◆ Stated exercise ◆
Your task is to give the data again, exactly, with every line intact.

##### Data shown

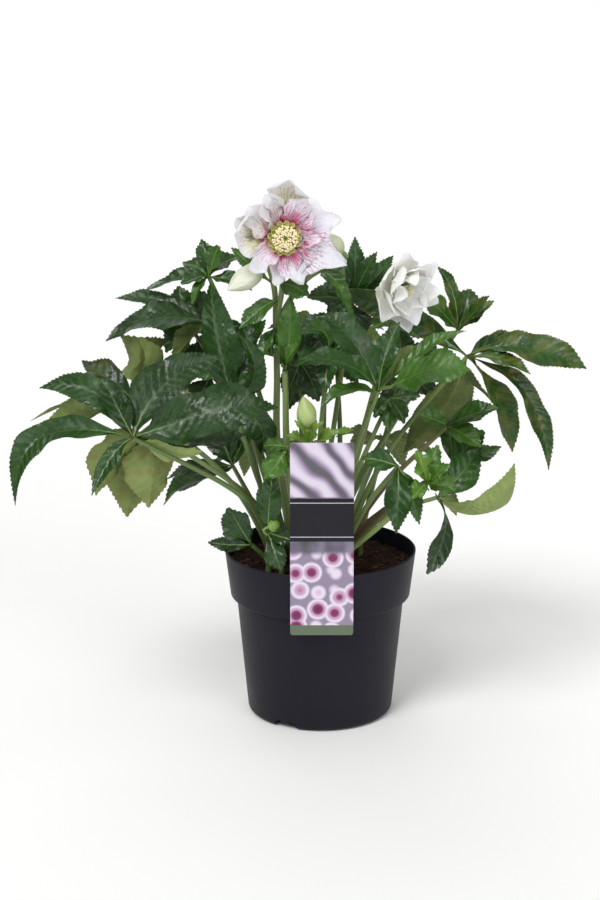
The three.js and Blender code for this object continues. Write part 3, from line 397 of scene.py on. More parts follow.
# Loose crumbs, coir fibres and bark chips on the soil.
CRUMBS = {"count": 900, "sizes": (0.8, 2.4), "uneven": (0.7, 1.3), "sink": 0.3}
CHIPS = {"count": 50, "sizes": (2.0, 4.5), "narrow": (0.3, 0.6), "thick": 0.7, "sink": -0.2}
FIBRES = {
    "count": 60, "turns": (-0.5, 0.5), "steps": (1.4, 3.2), "step_count": 5, "lift": (0.0, 1.4),
    "radii": (0.12, 0.22), "sides": 4, "sink": 0.4,
}
LUMP = {"sides": 6, "rings": [(-0.5, 0.85), (0.15, 1.0), (0.7, 0.6)], "uneven": (0.75, 1.15)}
draw = random.Random(5)
litter = new_sheet()


def somewhere(sink):
    """A place on the soil, sunk a little."""
    radius = (soil_edge - 3) * math.sqrt(draw.random())
    angle = draw.uniform(0, 2 * math.pi)
    x, y = radius * math.cos(angle), radius * math.sin(angle)
    return Vector((x, y, soil_height(x, y) - sink))


def add_lump(centre, sizes, kind, state=(0, 0, 0)):
    """A rough closed lump: uneven rings of points between a lowest and a highest one."""
    turn = draw.uniform(0, 2 * math.pi)
    rings = []
    for height, width in LUMP["rings"]:
        ring = []
        for k in range(LUMP["sides"]):
            angle = turn + 2 * math.pi / LUMP["sides"] * k
            reach = draw.uniform(*LUMP["uneven"]) * width
            offset = Vector((sizes[0] * math.cos(angle), sizes[1] * math.sin(angle), 0)) * reach
            ring.append(add_point(litter, centre + offset + Vector((0, 0, sizes[2] * height)), state=state))
        rings.append(ring)
    low, high = [
        [add_point(litter, centre + Vector((0, 0, rise)), state=state)] * LUMP["sides"]
        for rise in (-sizes[2], sizes[2])
    ]
    close_rings(litter, [low, *rings, high], kind)


for _ in range(CRUMBS["count"]):
    size = draw.uniform(*CRUMBS["sizes"])
    add_lump(somewhere(CRUMBS["sink"] * size), [size * draw.uniform(*CRUMBS["uneven"]) for _ in range(3)], 0)
for _ in range(CHIPS["count"]):
    size = draw.uniform(*CHIPS["sizes"])
    middle = somewhere(CHIPS["sink"])
    add_lump(middle, (size, size * draw.uniform(*CHIPS["narrow"]), CHIPS["thick"]), 2, (draw.random(), 0, 0))
for _ in range(FIBRES["count"]):
    path = [somewhere(FIBRES["sink"])]
    heading = draw.uniform(0, 2 * math.pi)
    turn = draw.uniform(*FIBRES["turns"])
    step = draw.uniform(*FIBRES["steps"])
    for _ in range(FIBRES["step_count"]):
        heading += turn
        point = path[-1] + Vector((math.cos(heading), math.sin(heading), 0)) * step
        if point.xy.length > soil_edge - 2:
            break
        point.z = soil_height(point.x, point.y) + draw.uniform(*FIBRES["lift"])
        path.append(point)
    if len(path) > 2:
        radii = [draw.uniform(*FIBRES["radii"])] * len(path)
        add_tube(litter, path, radii, FIBRES["sides"], 1, [(draw.random(), 0, 0)] * len(path))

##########

◆ Reply ◆
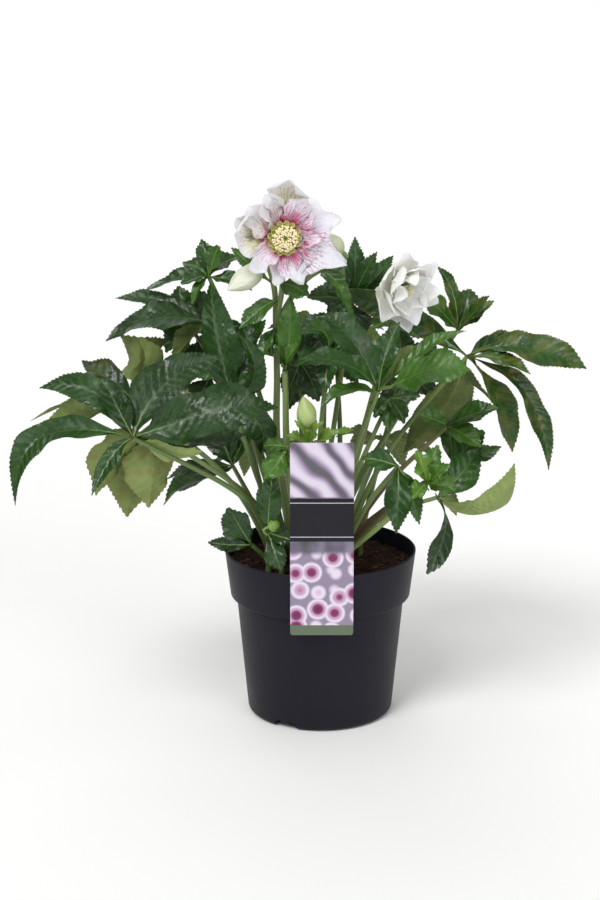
The three.js and Blender code for this object continues. Write part 3, from line 397 of scene.py on. More parts follow.
# Loose crumbs, coir fibres and bark chips on the soil.
CRUMBS = {"count": 900, "sizes": (0.8, 2.4), "uneven": (0.7, 1.3), "sink": 0.3}
CHIPS = {"count": 50, "sizes": (2.0, 4.5), "narrow": (0.3, 0.6), "thick": 0.7, "sink": -0.2}
FIBRES = {
    "count": 60, "turns": (-0.5, 0.5), "steps": (1.4, 3.2), "step_count": 5, "lift": (0.0, 1.4),
    "radii": (0.12, 0.22), "sides": 4, "sink": 0.4,
}
LUMP = {"sides": 6, "rings": [(-0.5, 0.85), (0.15, 1.0), (0.7, 0.6)], "uneven": (0.75, 1.15)}
draw = random.Random(5)
litter = new_sheet()


def somewhere(sink):
    """A place on the soil, sunk a little."""
    radius = (soil_edge - 3) * math.sqrt(draw.random())
    angle = draw.uniform(0, 2 * math.pi)
    x, y = radius * math.cos(angle), radius * math.sin(angle)
    return Vector((x, y, soil_height(x, y) - sink))


def add_lump(centre, sizes, kind, state=(0, 0, 0)):
    """A rough closed lump: uneven rings of points between a lowest and a highest one."""
    turn = draw.uniform(0, 2 * math.pi)
    rings = []
    for height, width in LUMP["rings"]:
        ring = []
        for k in range(LUMP["sides"]):
            angle = turn + 2 * math.pi / LUMP["sides"] * k
            reach = draw.uniform(*LUMP["uneven"]) * width
            offset = Vector((sizes[0] * math.cos(angle), sizes[1] * math.sin(angle), 0)) * reach
            ring.append(add_point(litter, centre + offset + Vector((0, 0, sizes[2] * height)), state=state))
        rings.append(ring)
    low, high = [
        [add_point(litter, centre + Vector((0, 0, rise)), state=state)] * LUMP["sides"]
        for rise in (-sizes[2], sizes[2])
    ]
    close_rings(litter, [low, *rings, high], kind)


for _ in range(CRUMBS["count"]):
    size = draw.uniform(*CRUMBS["sizes"])
    add_lump(somewhere(CRUMBS["sink"] * size), [size * draw.uniform(*CRUMBS["uneven"]) for _ in range(3)], 0)
for _ in range(CHIPS["count"]):
    size = draw.uniform(*CHIPS["sizes"])
    middle = somewhere(CHIPS["sink"])
    add_lump(middle, (size, size * draw.uniform(*CHIPS["narrow"]), CHIPS["thick"]), 2, (draw.random(), 0, 0))
for _ in range(FIBRES["count"]):
    path = [somewhere(FIBRES["sink"])]
    heading = draw.uniform(0, 2 * math.pi)
    turn = draw.uniform(*FIBRES["turns"])
    step = draw.uniform(*FIBRES["steps"])
    for _ in range(FIBRES["step_count"]):
        heading += turn
        point = path[-1] + Vector((math.cos(heading), math.sin(heading), 0)) * step
        if point.xy.length > soil_edge - 2:
            break
        point.z = soil_height(point.x, point.y) + draw.uniform(*FIBRES["lift"])
        path.append(point)
    if len(path) > 2:
        radii = [draw.uniform(*FIBRES["radii"])] * len(path)
        add_tube(litter, path, radii, FIBRES["sides"], 1, [(draw.random(), 0, 0)] * len(path))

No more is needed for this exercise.